_Task to complete_
Print out the material that follows word for word.

_Information supplied_
++++

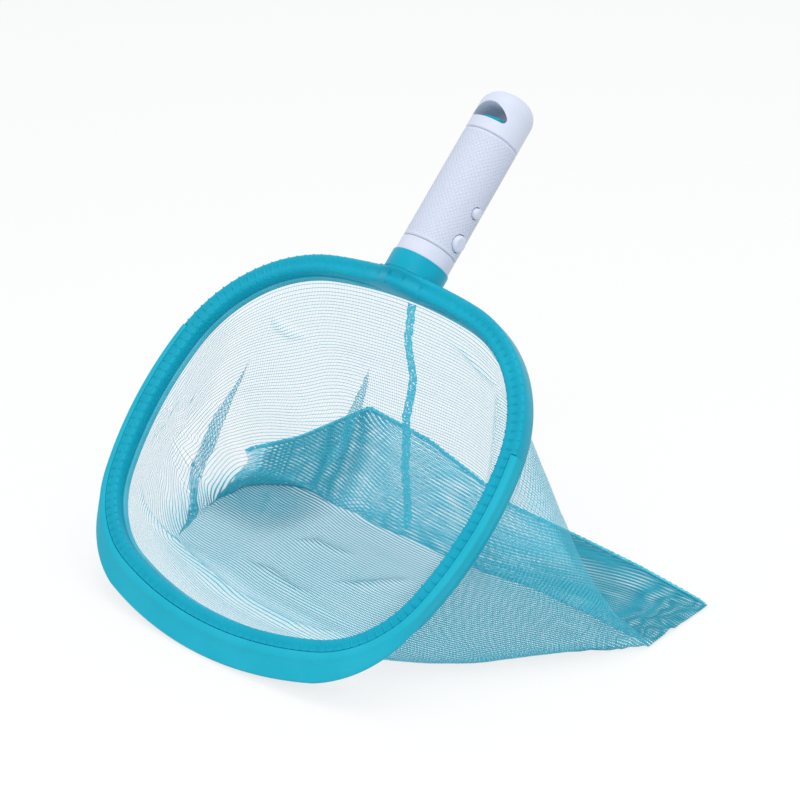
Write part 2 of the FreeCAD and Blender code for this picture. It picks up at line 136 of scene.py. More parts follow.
# The neck and the handle
AXIS_Z = -6.6
HANDLE_RADIUS = 14.25
COLLAR_RADIUS = 15.0
COLLAR_LENGTH = 8.3
COLLAR_EDGE = 0.6
COLLAR_STEPS = 96
NECK_LIFT = 6.0
NECK_LIFT_OUTSIDE = 2.8
NECK_WIDTH = 13.0
NECK_SPREAD = 4 * NECK_WIDTH
NECK_REACH = 3.2
NECK_BULGE = 1.4
NECK_BULGE_WIDTH = 18.0
NECK_BULGE_FROM = 3.0
SOCKET_RADIUS = 10.5
SOCKET_FLOOR = 0.2
SCREW_APART = 10.0
SCREW_AT = 4.2
SCREW_STEPS = 32
# A screw's countersink and bore: radius, start and end above the collar's wall
SCREW_HOLE = ((2.4, -9.0, 1.5), (1.3, 0.0, 4.5))
SCREW_WALL = 0.5
PIN_AT = 32.5
COLLAR_END = RIM_LENGTH / 2 + COLLAR_LENGTH
# The white grip's relief, which starts above the base ring
GRIP_FROM = COLLAR_END + 8.0
GRIP_LENGTH = 62.0
GRIP_PITCH = 2.36
GRIP_DEPTH = 0.12

# The hem round its cord, in the rim's section
CORD_RADIUS = 1.2
CORD_AT = (-6.0, -5.5)
HEM_FOLD = 0.5
HEM_CLOTH = 0.6
HEM_STEP = 3.0
MOUTH = 10.4
SKIRT_TOP = -6.7
SKIRT_END = -9.2

# The net's cut: a plain sock, one seam behind and a straight seam across its end
NET_SHORTEST = 152.0
NET_LONG = 180.0
NET_EASE = 5.0
END_WIDTH = 301.0
NET_STEP = 5.0
FINE_STEP = 1.5
PANELS = 4
THREAD_PITCH = 1.85
WARP_SHARE = 0.5
THREAD_DEEP = 0.14
NET_ABOVE = 0.5
LAYER_LIFT = 1.2
MOST_SLACK_RISE = 16.0
TAPE_WIDE = 5.2
TAPE_THICK = 0.7
TAPE_STEP = 2.0
# The tape's waves to the side: how wide, how often, from where
TAPE_WAVES = ((0.25, 0.9, 0.0), (0.2, 2.3, 1.0))
BINDING_WIDE = 1.3
BINDING_FOLDED = 2.6 * BINDING_WIDE
BINDING_STEP = 2.5
BINDING_RISE = 0.35
BINDING_OVER = 0.6
BINDING_UNDER = 0.4
STITCH_PITCH = 3.4

# Where the net lies on the floor, by its share from right to left or its quarter round: across, back, up
END_SEAM = [
    (0.0, (147, 128, 1.5)), (0.136, (108, 125, 8.5)), (0.268, (71, 122, 13)),
    (0.41, (30, 119, 17)), (0.488, (8, 117, 26)), (0.59, (-21, 115, 37)),
    (0.728, (-61, 112, 44)), (0.88, (-97, 97, 20)), (1.0, (-126, 85, 7)),
]
NET_ON_FLOOR = 0.8
CREASE = [(share, (x, y, NET_ON_FLOOR)) for share, x, y in (
    (0.0, 152, 77), (0.25, 78, 77), (0.5, 2, 74), (0.63, -30, 75), (0.8, -70, 73), (1.0, -123, 85),
)]
LANDING = [(quarter, (x, y, NET_ON_FLOOR)) for quarter, x, y in (
    (1.0, 152, 77), (1.12, 137, 57), (1.4, 106, 14), (1.55, 92, -1), (1.72, 70, -17), (2.0, 25, -21),
    (2.3, -22, -23), (2.6, -69, -14), (2.77, -88, -2), (3.02, -104, 38), (3.2, -101, 66),
)]
CREASE_FROM = 3.3
BAG_MIDDLE = Vector((0, 20, 0))
# The cut is the mean of this many lengths on each side, so far apart in quarters
CUT_MEANS = 3
CUT_APART = 0.06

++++

_Final answer_
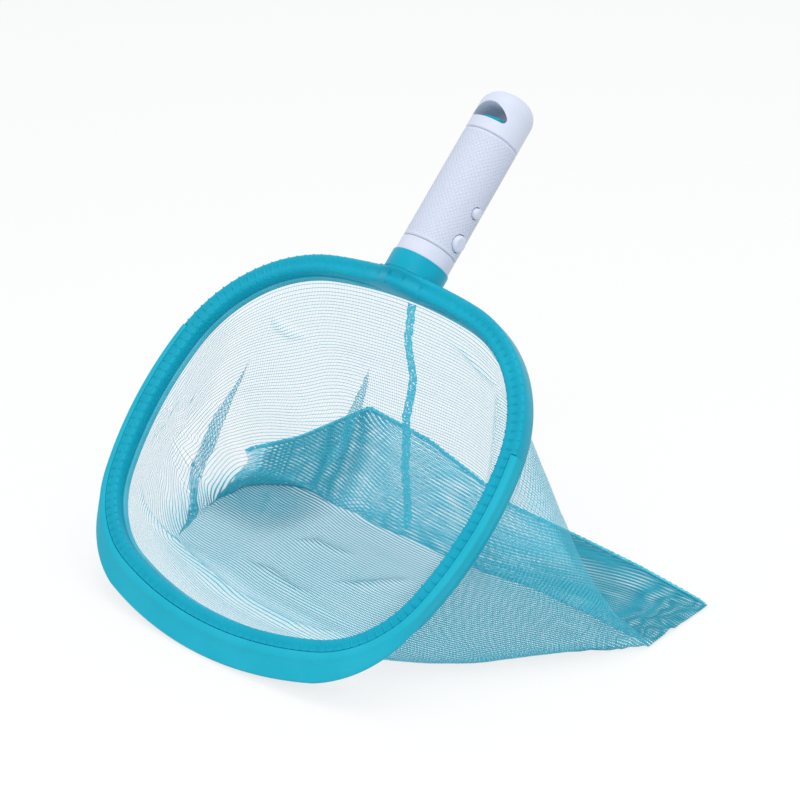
Write part 2 of the FreeCAD and Blender code for this picture. It picks up at line 136 of scene.py. More parts follow.
# The neck and the handle
AXIS_Z = -6.6
HANDLE_RADIUS = 14.25
COLLAR_RADIUS = 15.0
COLLAR_LENGTH = 8.3
COLLAR_EDGE = 0.6
COLLAR_STEPS = 96
NECK_LIFT = 6.0
NECK_LIFT_OUTSIDE = 2.8
NECK_WIDTH = 13.0
NECK_SPREAD = 4 * NECK_WIDTH
NECK_REACH = 3.2
NECK_BULGE = 1.4
NECK_BULGE_WIDTH = 18.0
NECK_BULGE_FROM = 3.0
SOCKET_RADIUS = 10.5
SOCKET_FLOOR = 0.2
SCREW_APART = 10.0
SCREW_AT = 4.2
SCREW_STEPS = 32
# A screw's countersink and bore: radius, start and end above the collar's wall
SCREW_HOLE = ((2.4, -9.0, 1.5), (1.3, 0.0, 4.5))
SCREW_WALL = 0.5
PIN_AT = 32.5
COLLAR_END = RIM_LENGTH / 2 + COLLAR_LENGTH
# The white grip's relief, which starts above the base ring
GRIP_FROM = COLLAR_END + 8.0
GRIP_LENGTH = 62.0
GRIP_PITCH = 2.36
GRIP_DEPTH = 0.12

# The hem round its cord, in the rim's section
CORD_RADIUS = 1.2
CORD_AT = (-6.0, -5.5)
HEM_FOLD = 0.5
HEM_CLOTH = 0.6
HEM_STEP = 3.0
MOUTH = 10.4
SKIRT_TOP = -6.7
SKIRT_END = -9.2

# The net's cut: a plain sock, one seam behind and a straight seam across its end
NET_SHORTEST = 152.0
NET_LONG = 180.0
NET_EASE = 5.0
END_WIDTH = 301.0
NET_STEP = 5.0
FINE_STEP = 1.5
PANELS = 4
THREAD_PITCH = 1.85
WARP_SHARE = 0.5
THREAD_DEEP = 0.14
NET_ABOVE = 0.5
LAYER_LIFT = 1.2
MOST_SLACK_RISE = 16.0
TAPE_WIDE = 5.2
TAPE_THICK = 0.7
TAPE_STEP = 2.0
# The tape's waves to the side: how wide, how often, from where
TAPE_WAVES = ((0.25, 0.9, 0.0), (0.2, 2.3, 1.0))
BINDING_WIDE = 1.3
BINDING_FOLDED = 2.6 * BINDING_WIDE
BINDING_STEP = 2.5
BINDING_RISE = 0.35
BINDING_OVER = 0.6
BINDING_UNDER = 0.4
STITCH_PITCH = 3.4

# Where the net lies on the floor, by its share from right to left or its quarter round: across, back, up
END_SEAM = [
    (0.0, (147, 128, 1.5)), (0.136, (108, 125, 8.5)), (0.268, (71, 122, 13)),
    (0.41, (30, 119, 17)), (0.488, (8, 117, 26)), (0.59, (-21, 115, 37)),
    (0.728, (-61, 112, 44)), (0.88, (-97, 97, 20)), (1.0, (-126, 85, 7)),
]
NET_ON_FLOOR = 0.8
CREASE = [(share, (x, y, NET_ON_FLOOR)) for share, x, y in (
    (0.0, 152, 77), (0.25, 78, 77), (0.5, 2, 74), (0.63, -30, 75), (0.8, -70, 73), (1.0, -123, 85),
)]
LANDING = [(quarter, (x, y, NET_ON_FLOOR)) for quarter, x, y in (
    (1.0, 152, 77), (1.12, 137, 57), (1.4, 106, 14), (1.55, 92, -1), (1.72, 70, -17), (2.0, 25, -21),
    (2.3, -22, -23), (2.6, -69, -14), (2.77, -88, -2), (3.02, -104, 38), (3.2, -101, 66),
)]
CREASE_FROM = 3.3
BAG_MIDDLE = Vector((0, 20, 0))
# The cut is the mean of this many lengths on each side, so far apart in quarters
CUT_MEANS = 3
CUT_APART = 0.06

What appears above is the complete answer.